I fail to see why a line should be drawn between religious ideals and secular idealism. The latter being an echo of the former.
It’s hard to say what might have happened had Operation Iraqi Freedom (Operation Telic if you’re British) not gone ahead. Perhaps Saddam would have acquired WMD’s, perhaps the Saudis would have covertly sanctioned another major attack on US soil. Perhaps Russia and China might have, sensing weakness, pounced upon US assets around the globe.
What makes Western support for Ukraine any less ideological than the Bush administrations middle eastern campaigns?
The fear that, if Putin isn’t stopped there, he’ll press on. That’s stark realism, not ideology. The belief that Eastern lives should be lost to make sure every tribal society on earth has a bicameral parliament, on the other hand, is sheer ideology. There would have been nothing wrong with invading Iraq if realpolitik considerations demanded it. But they didn’t, this side of the what-if school of geopolitics. Attacks on US soil can easily be prevented by the credible threat, say, to occupy all the oil fields or perhaps to blow up a major Middle Eastern city. Nothing ideological, just business.
That makes sense.
“In the 50 subsequent years never once have I been asked to show my diploma. Not in America, not in Europe, not in a single personnel department.”

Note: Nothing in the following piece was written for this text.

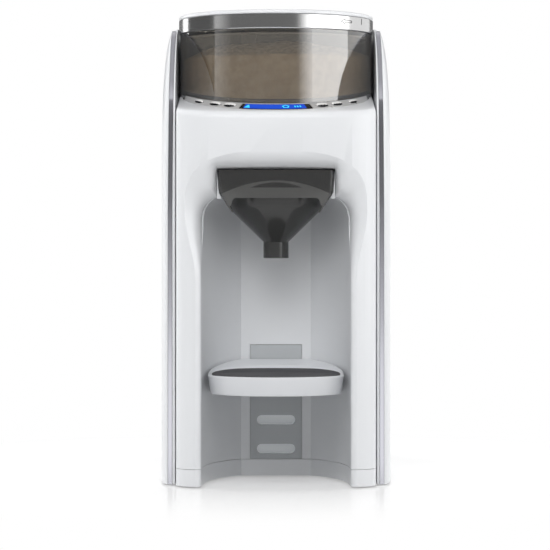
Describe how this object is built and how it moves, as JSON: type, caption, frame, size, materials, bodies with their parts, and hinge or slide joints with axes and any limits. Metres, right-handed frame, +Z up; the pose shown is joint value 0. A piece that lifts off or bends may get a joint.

And the higher the position you aspire to the less you are questioned and the more you are trusted.
Think of President Obama and there were you born in the USA controversy I guess the idea is it nobody ever thought it would be even remotely possible for somebody who might be questioned about your eligibility to be president. It seems it’s a no-brainer and a slam dunk item, but it turned out to be, didn’t it
One (ignorant/incompetent/insane) man, one vote and nothing else will do! How has the governing of Great Britain improved since the House of Lords was reformed to include elected members? I’m sure the vast difference has been noted and the electorate happier than ever before!